This section describes the requirements that are common to both topologies:
Both topologies must meet the following general requirements:
Machines that host HADB nodes must be in pairs. That is, there must be an even number of them.
Machines that host the HADB nodes must run the same operating system. It is best to use identical or nearly identical machines, in terms of configuration and performance.
For HTTP and SFSB session information to be persisted to the HADB, the Application Server instances must be in a cluster and satisfy all related requirements. For more information on configuring clusters, see Chapter 5, Using Application Server Clusters, in Sun Java System Application Server 9.1 High Availability Administration Guide.
Machines hosting the Application Server instances must be as identical as possible, in terms of configuration and performance. This is because the load balancer plug-in uses a round-robin policy for load balancing, and if machines of different classes host instances, then the load will not be balanced in the most optimum way across these machines.
Preferably have a separate uninterruptible power supply (UPS) for each DRU.
Each DRU contains a complete copy of the data in HADB and can continue servicing requests if the other DRU becomes unavailable. However, if a node in one DRU and its mirror in another DRU fail at the same time, some portion of data is lost. For this reason, it is important that the system is not set up so that both DRUs can be affected by a single failure such as a power failure or disk failure.

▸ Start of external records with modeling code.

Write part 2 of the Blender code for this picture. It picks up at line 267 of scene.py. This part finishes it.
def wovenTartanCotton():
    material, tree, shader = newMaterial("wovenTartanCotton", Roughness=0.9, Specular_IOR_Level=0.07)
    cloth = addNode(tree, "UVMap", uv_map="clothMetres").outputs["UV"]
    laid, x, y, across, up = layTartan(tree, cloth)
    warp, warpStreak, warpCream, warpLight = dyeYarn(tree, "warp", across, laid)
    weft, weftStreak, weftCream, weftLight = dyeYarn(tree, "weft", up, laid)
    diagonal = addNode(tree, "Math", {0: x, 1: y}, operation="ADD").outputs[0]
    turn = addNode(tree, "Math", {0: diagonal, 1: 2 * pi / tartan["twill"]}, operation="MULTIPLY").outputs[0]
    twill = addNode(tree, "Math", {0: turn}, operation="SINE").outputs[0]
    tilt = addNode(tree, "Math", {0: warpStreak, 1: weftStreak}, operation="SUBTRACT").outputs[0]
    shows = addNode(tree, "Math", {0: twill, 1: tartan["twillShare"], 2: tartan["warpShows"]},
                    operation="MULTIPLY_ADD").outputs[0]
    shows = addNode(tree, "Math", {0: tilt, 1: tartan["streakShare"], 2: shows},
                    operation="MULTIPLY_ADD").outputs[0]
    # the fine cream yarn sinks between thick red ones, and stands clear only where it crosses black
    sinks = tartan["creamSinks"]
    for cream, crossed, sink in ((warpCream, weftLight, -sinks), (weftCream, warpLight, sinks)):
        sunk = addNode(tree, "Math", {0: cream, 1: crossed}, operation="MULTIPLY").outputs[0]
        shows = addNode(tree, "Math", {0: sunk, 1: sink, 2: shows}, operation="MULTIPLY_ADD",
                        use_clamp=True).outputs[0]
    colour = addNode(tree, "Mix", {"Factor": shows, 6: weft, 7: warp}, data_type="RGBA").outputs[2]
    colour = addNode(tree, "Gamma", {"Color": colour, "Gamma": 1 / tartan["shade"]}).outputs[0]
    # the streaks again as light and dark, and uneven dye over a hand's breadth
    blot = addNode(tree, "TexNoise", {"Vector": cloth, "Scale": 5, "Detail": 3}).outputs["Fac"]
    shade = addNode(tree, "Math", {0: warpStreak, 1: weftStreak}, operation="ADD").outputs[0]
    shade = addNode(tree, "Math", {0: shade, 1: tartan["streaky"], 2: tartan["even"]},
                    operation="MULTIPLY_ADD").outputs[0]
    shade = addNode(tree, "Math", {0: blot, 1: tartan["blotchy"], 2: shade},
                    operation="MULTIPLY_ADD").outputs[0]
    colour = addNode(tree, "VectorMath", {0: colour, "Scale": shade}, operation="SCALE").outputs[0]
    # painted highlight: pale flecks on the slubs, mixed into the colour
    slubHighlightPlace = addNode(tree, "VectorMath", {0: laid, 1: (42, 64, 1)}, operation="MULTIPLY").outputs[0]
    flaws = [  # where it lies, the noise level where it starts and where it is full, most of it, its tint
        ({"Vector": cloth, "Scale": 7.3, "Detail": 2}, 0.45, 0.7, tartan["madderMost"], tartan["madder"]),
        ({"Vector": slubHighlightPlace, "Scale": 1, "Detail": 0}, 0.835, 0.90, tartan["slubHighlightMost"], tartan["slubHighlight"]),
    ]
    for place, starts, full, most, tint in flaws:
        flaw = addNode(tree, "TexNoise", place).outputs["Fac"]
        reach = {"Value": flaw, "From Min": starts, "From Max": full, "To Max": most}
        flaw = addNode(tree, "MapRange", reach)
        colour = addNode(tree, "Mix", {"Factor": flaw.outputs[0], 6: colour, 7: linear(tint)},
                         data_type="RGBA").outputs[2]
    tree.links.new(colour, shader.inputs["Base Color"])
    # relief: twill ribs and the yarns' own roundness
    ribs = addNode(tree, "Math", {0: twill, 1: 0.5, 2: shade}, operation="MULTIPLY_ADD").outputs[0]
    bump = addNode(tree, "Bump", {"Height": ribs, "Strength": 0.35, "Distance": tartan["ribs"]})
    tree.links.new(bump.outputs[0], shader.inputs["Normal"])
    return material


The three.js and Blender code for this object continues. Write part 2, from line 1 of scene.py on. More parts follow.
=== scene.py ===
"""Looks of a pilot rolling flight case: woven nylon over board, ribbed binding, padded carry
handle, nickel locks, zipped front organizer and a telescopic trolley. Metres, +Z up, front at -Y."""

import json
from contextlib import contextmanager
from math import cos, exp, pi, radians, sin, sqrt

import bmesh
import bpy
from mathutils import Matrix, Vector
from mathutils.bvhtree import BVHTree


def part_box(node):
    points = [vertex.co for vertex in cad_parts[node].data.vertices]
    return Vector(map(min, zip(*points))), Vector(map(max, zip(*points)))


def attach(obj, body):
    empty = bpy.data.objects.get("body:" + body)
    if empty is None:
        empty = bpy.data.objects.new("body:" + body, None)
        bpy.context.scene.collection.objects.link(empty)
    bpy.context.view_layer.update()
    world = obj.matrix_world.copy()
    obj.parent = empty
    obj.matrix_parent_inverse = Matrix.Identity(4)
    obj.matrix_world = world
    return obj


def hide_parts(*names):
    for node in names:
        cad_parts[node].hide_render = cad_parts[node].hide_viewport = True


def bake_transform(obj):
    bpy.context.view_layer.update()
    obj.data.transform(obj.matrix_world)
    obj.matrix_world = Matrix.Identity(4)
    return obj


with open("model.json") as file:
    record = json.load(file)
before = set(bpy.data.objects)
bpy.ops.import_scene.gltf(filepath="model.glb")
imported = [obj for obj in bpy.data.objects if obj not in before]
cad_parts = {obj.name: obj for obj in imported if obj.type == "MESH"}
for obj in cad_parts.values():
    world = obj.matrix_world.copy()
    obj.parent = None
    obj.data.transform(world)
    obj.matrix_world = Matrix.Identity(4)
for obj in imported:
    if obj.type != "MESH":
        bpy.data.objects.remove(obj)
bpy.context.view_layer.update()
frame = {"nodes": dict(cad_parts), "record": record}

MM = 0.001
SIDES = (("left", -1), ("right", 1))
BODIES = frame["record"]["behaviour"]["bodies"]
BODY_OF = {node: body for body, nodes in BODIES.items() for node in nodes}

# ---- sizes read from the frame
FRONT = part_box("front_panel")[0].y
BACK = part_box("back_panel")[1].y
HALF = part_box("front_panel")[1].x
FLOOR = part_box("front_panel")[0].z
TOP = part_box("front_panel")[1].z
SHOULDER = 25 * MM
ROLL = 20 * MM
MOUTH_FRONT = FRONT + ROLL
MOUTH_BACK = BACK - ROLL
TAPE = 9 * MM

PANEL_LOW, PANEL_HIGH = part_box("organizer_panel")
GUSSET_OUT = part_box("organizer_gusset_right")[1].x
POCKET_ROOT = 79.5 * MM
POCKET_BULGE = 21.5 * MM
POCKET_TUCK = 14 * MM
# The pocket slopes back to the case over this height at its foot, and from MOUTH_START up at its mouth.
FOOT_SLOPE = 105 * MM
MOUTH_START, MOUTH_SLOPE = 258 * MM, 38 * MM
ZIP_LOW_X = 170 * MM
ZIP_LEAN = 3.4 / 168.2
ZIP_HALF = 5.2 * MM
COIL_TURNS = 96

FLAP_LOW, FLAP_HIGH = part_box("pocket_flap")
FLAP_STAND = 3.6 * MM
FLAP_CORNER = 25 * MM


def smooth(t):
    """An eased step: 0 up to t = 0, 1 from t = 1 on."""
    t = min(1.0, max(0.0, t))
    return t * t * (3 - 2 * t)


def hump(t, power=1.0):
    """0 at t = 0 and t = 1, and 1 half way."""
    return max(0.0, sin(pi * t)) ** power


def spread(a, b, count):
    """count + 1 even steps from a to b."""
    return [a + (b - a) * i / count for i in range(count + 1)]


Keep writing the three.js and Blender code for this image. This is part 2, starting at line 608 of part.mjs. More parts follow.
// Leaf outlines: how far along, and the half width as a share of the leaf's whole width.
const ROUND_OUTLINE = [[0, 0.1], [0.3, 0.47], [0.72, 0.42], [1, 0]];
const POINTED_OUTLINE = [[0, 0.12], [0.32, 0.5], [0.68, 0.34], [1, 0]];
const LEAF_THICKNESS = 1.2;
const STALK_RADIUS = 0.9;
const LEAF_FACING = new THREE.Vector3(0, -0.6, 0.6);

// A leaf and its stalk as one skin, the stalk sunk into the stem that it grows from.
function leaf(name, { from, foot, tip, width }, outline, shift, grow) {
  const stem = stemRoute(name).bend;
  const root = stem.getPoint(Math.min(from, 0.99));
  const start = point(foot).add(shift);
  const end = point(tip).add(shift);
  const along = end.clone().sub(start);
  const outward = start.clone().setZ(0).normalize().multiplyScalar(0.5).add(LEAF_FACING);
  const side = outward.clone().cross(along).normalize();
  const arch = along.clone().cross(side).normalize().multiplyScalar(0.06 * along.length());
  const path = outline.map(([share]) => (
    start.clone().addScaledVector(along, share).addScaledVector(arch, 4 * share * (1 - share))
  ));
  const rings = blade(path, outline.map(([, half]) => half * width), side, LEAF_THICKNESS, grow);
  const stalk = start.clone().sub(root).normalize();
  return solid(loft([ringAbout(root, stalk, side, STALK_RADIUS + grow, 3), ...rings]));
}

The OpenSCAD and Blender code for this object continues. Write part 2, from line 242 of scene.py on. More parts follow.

Follow these guidelines when setting up the HADB nodes and machines:
Set up each DRU with a number of spare nodes equal to the number of nodes running on each machine. This is because if each machine in the configuration runs n data nodes, the failure of a single machine brings down n nodes.
Run the same number of HADB nodes on all machines to balance load as evenly as possible.
Do not run nodes from different DRUs on the same machine. If you must run nodes from different DRUs on the same machine, ensure that the machine can handle any single point of failure (for failures related to disk, memory, CPU, power, operating system crashes, and so on).
Both the topologies have Application Server instances in a cluster. These instances persist session information to the HADB. Configure the load balancer to include configuration information for all the Application Server instances in the cluster.
For more information on setting up a cluster and adding Application Server instances to clusters, see Chapter 5, Using Application Server Clusters, in Sun Java System Application Server 9.1 High Availability Administration Guide.